Ray Vega in Vermont
Release Date: 11-24-2008
It seems somehow unlikely that trumpet virtuoso and lifelong New Yorker Ray Vega, one of world’s great jazz and Latin jazz artists, would trade 47 years at the center of the jazz universe for a new start in the slightly smaller world of Burlington, Vt. But the newest member of UVM’s Jazz Studies Program, who began teaching at the university in September, has his reasons.
There’s Vega’s appraisal of his musical colleagues in the department, whom he calls “world class.” There’s the Burlington arts scene, which he describes as “thriving.” And then there’s the wall-to-wall window in his new office in the Music Building, which filled the room with a view of the flaming Green Mountains one afternoon in late fall.
“I love Vermont,” he says. “It’s been the most spectacular autumn I’ve ever experienced in my life, and I’ve seen a lot of autumns.”
Vega has been an admirer of the state and city since 2002, when he began serving as guest artist for the Flynn Theater’s annual Latin Jazz camp, which brought him to Burlington from his home in the South Bronx for several weeks each summer. When a position opened in the Jazz Studies department last year, Vega jumped at the chance to move his young family to the area, to join an up-and-coming jazz program, and to immerse himself in a small but dynamic music scene.
Playing backup With a reputation as a first-class jazz educator — Vega taught at SUNY Purchase before coming to UVM — and recording credits on over 100 CDs both with his own bands and as a featured sideman with such Latin jazz and jazz greats as Tito Puente and Joe Henderson, it’s hard to overstate Vega’s stature in the jazz world.
But you’d never know it from his rumpled style, warmth, and utter lack of pretension.
Take his approach to one of the three student groups he conducts, the Post-Bop Ensemble. At a recent rehearsal, Vega sat inconspicuously in a clump of six student musicians, clapped loudly to spur the music on, and often stopped the group to make adjustments.
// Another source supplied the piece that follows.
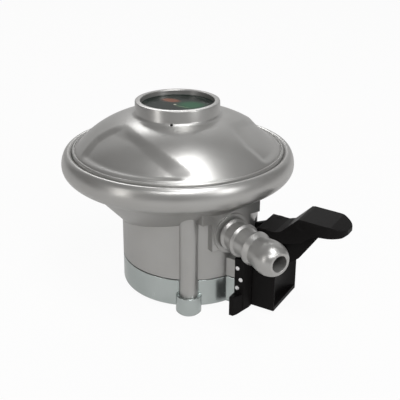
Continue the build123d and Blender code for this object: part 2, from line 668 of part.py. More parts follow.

He occasionally stepped forward to solo with a cascade of masterful notes, but mostly played backup, while the other students took their turn in the limelight.
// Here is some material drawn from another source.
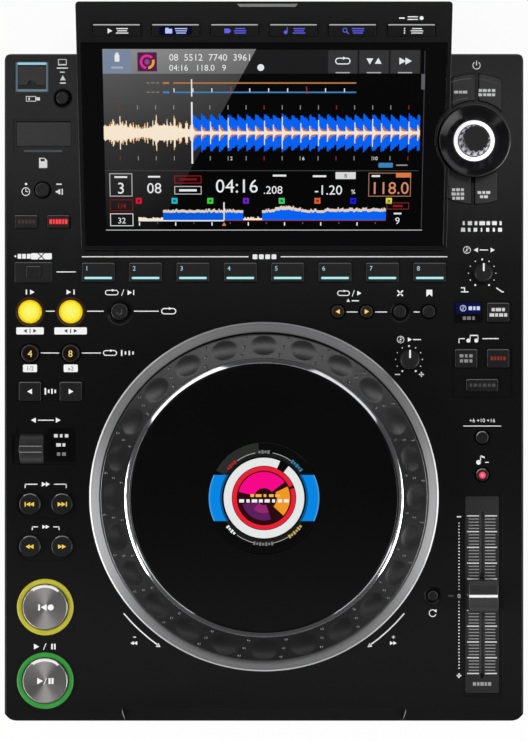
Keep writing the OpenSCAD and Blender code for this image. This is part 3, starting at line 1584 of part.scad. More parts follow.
module slider_plate() {
    color(key_black)
    difference() {
        at(slider_pos, panel_under + slider_plate_t) slab(slider_plate_w, slider_plate_d, slider_plate_t, 1);
        at(slider_pos, panel_under) block(slot_w, 2 * slider_travel + slider_stem_d, panel_t);
    }
}

// Rail unit under the slot: a trough that guides the carriage
module slider_rail() {
    length = 2 * slider_travel + 24;
    color(steel) at(slider_pos, panel_under - rail_h) difference() {
        block(rail_w, length, rail_h);
        translate([0, 0, rail_t]) block(rail_w - 2 * rail_t, length - 2 * rail_t, rail_h);
    }
}

module slider_cap() {
    rail_floor = panel_under - rail_h + rail_t;
    cap_z = panel_z + pass_gap;
    carriage_h = 5;
    stem_z = rail_floor + pass_gap + carriage_h;
    waist = 3;
    color([0.2, 0.2, 0.22]) at(slider_pos) {
        translate([0, 0, rail_floor + pass_gap])
            block(rail_w - 2 * rail_t - 2 * pass_gap, 2 * slider_stem_d, carriage_h);
        translate([0, 0, stem_z - eps])
            block(slider_stem_t, slider_stem_d - 1, cap_z - stem_z + 2 * eps);
        translate([0, 0, cap_z]) rotate([90, 0, 90]) translate([0, 0, -slider_cap_w / 2])
            linear_extrude(slider_cap_w) polygon([[-slider_cap_d / 2, 0], [slider_cap_d / 2, 0],
                [slider_cap_d / 2, slider_cap_h - waist], [slider_cap_d / 2 - waist, slider_cap_h],
                [waist / 2, slider_cap_h - waist / 2], [-waist / 2, slider_cap_h - waist / 2],
                [-slider_cap_d / 2 + waist, slider_cap_h], [-slider_cap_d / 2, slider_cap_h - waist]]);
    }
}

bottom_case();
rubber_feet();
case_screws();
top_panel();
rear_panel();
rear_sockets();
power_switch();
network_socket();
power_supply();
circuit_boards();
media_sockets();
display_back_shell();
display_module();
display_bezel();
display_glass();
display_keys();
jog_surround_ring();
jog_spindle();
jog_bearing();
jog_display();
jog_dial();
jog_trim_ring();
jog_plate();
light_rings();
cue_button();
play_button();
search_buttons();
track_search_buttons();
direction_lever();
beat_jump_keys();
beat_loop_buttons();
loop_in_button();
loop_out_button();
reloop_button();
bank_key();
slip_and_quantize_keys();
time_mode_button();
card_door();
stick_flap();
stick_stop_button();
hot_cue_pads();
cue_call_buttons();
delete_button();
memory_button();
jog_feel_knob();
speed_knob();
jog_mode_key();
beat_sync_key();
master_key();
key_sync_key();
selector_dish();
selector_shaft();
selector_knob();
corner_keys();
tempo_range_button();
master_tempo_button();
tempo_reset_button();
slider_plate();
slider_rail();
slider_cap();
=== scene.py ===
import json
import math
import random

import bmesh
import bpy
from mathutils import Matrix, Vector

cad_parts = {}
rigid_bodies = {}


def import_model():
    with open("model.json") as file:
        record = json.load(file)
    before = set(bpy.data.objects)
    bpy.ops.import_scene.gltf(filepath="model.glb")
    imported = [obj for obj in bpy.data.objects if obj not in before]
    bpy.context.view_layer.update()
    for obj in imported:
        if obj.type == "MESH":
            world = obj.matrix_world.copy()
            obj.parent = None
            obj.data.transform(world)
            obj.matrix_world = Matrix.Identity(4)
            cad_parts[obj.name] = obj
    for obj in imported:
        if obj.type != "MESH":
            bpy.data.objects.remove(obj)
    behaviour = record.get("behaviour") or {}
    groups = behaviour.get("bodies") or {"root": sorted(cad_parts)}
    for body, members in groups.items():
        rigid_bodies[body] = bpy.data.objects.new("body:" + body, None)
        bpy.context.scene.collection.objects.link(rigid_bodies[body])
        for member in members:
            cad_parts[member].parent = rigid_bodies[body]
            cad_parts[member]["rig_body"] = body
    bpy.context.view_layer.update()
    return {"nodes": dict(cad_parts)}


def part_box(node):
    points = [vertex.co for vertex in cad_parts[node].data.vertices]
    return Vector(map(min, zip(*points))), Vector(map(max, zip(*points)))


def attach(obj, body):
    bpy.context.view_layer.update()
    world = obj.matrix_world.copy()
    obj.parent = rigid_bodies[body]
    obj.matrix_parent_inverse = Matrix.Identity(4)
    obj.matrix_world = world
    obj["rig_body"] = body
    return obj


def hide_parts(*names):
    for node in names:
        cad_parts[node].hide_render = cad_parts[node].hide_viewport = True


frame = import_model()


# ------------------------------------------------------------------ camera
# Looks straight down at the panel from 1.4 m above it, so the whole player from its front lip to
# the display's rear edge fills the frame. There are no cords: only the mains inlet is fitted.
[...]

Teaching by doing is central to his approach.
“I basically run that ensemble as if it’s my working band,” he says. “I want them to learn how to cut to the chase faster and get the music together. A lot of times, they may not know how to raise the bar. I’m just trying to shed a little light on that.”
Fuzzy If the student musicians in the Post-Bop Ensemble are well aware of who Vega is and how lucky they are to be working with him — “It’s been the one of the most productive experiences I’ve had,” says junior bassist and music major Ian Kovac — many of the 60-plus students in the Jazz History class he teaches are fuzzier.
During one class, a 75-minute spin through a topic Vega knows as well as anyone on the planet, Latin jazz, students were treated to an organized presentation of the facts embroidered with frequent personal anecdotes.
Kacia Yazbak, a pre-med junior who sat attentively in the front row and “loves” the class, said she didn’t have a clue who Vega was but is “beginning to figure it out.” One hint: the Smithsonian-produced documentary Vega showed during a portion of class featured several interviews with the trumpeter.
Vega’s new home hasn’t exactly caused him to retire from the world stage. Several weeks before the fall semester’s end, he’d already performed in Adelaide, Australia, Detroit, Salt Lake City, San Francisco, and Los Angeles, with dates in New York and Pittsburgh to come.
Mixing a hectic performance schedule with his teaching doesn’t faze Vega — who’s also putting together a quartet with his Jazz Studies colleagues he hopes will gig regularly in Burlington — or distract him from his goal of further raising the profile of UVM’s ascendant jazz program.
The word is already out. Just weeks after Vega started, high school musicians with new interest in UVM began “showing up on our doorstep,” says an elated Alex Stewart, director of the Jazz Studies department, which a famed jazz artist now calls home.